◆ Task description
All of the data below must be repeated exactly.

◆ Information provided

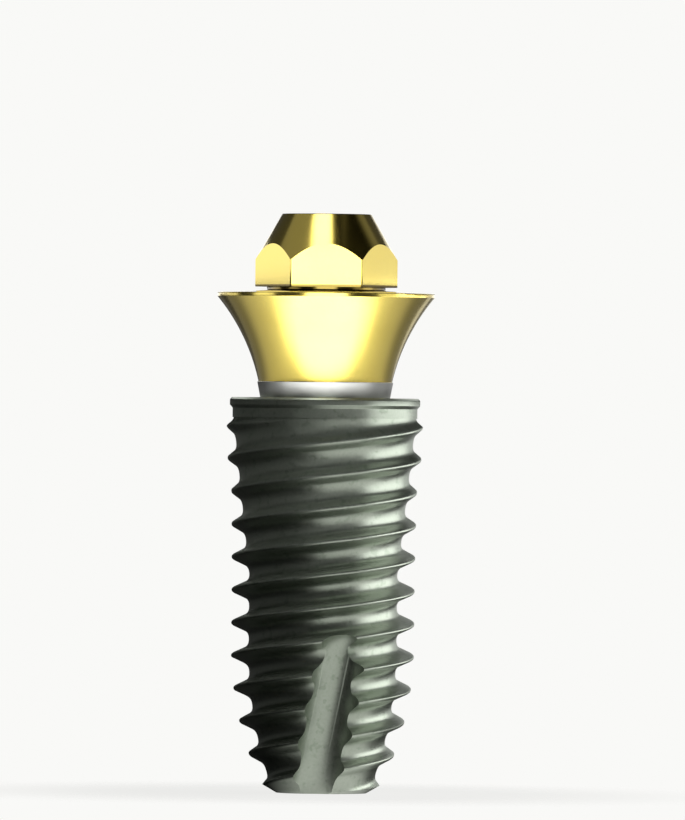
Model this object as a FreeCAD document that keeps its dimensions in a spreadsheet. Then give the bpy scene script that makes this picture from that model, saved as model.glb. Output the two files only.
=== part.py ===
import FreeCAD, Part
import Sketcher
import math
import os

# Dental implant fixture with its one-piece screw abutment, in millimetres.
# +Z runs up the common axis, z = 0 is the apex face of the fixture, and one
# cutting flute and one flat of the abutment's hexagon face -Y.

Vector = FreeCAD.Vector
AXIS = Vector(0, 0, 1)
ORIGIN = Vector(0, 0, 0)
# The bone thread is made of strips of this share of a turn, each edge held by points at the ends of
# this many spans, and strips are sewn where their edges are this close.
STRIP = 0.5
SPANS = 8
SEAM = 1e-4

doc = FreeCAD.newDocument("screw_abutment_on_fixture")
sheet = doc.addObject("Spreadsheet::Sheet", "sizes")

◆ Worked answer
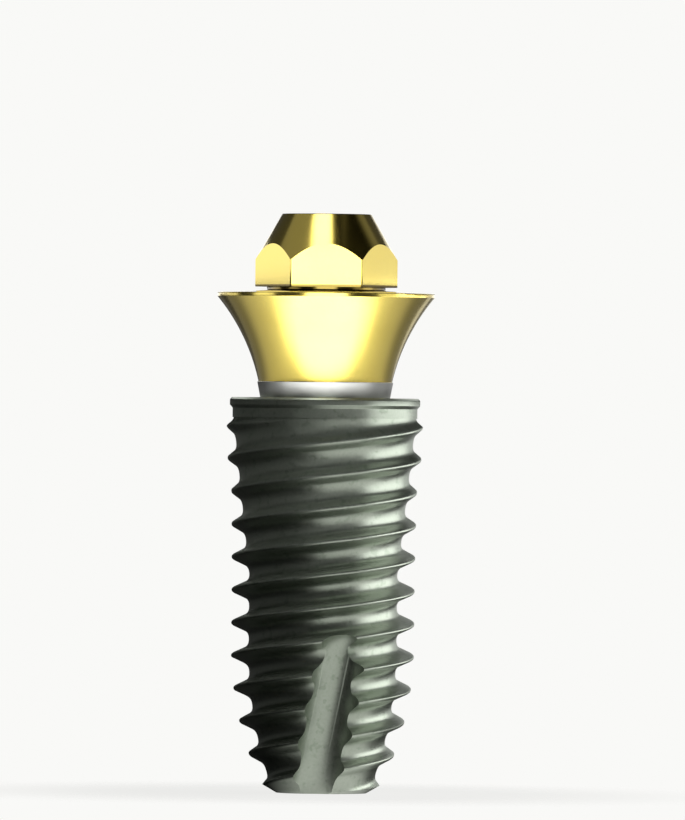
Model this object as a FreeCAD document that keeps its dimensions in a spreadsheet. Then give the bpy scene script that makes this picture from that model, saved as model.glb. Output the two files only.
=== part.py ===
import FreeCAD, Part
import Sketcher
import math
import os

# Dental implant fixture with its one-piece screw abutment, in millimetres.
# +Z runs up the common axis, z = 0 is the apex face of the fixture, and one
# cutting flute and one flat of the abutment's hexagon face -Y.

Vector = FreeCAD.Vector
AXIS = Vector(0, 0, 1)
ORIGIN = Vector(0, 0, 0)
# The bone thread is made of strips of this share of a turn, each edge held by points at the ends of
# this many spans, and strips are sewn where their edges are this close.
STRIP = 0.5
SPANS = 8
SEAM = 1e-4

doc = FreeCAD.newDocument("screw_abutment_on_fixture")
sheet = doc.addObject("Spreadsheet::Sheet", "sizes")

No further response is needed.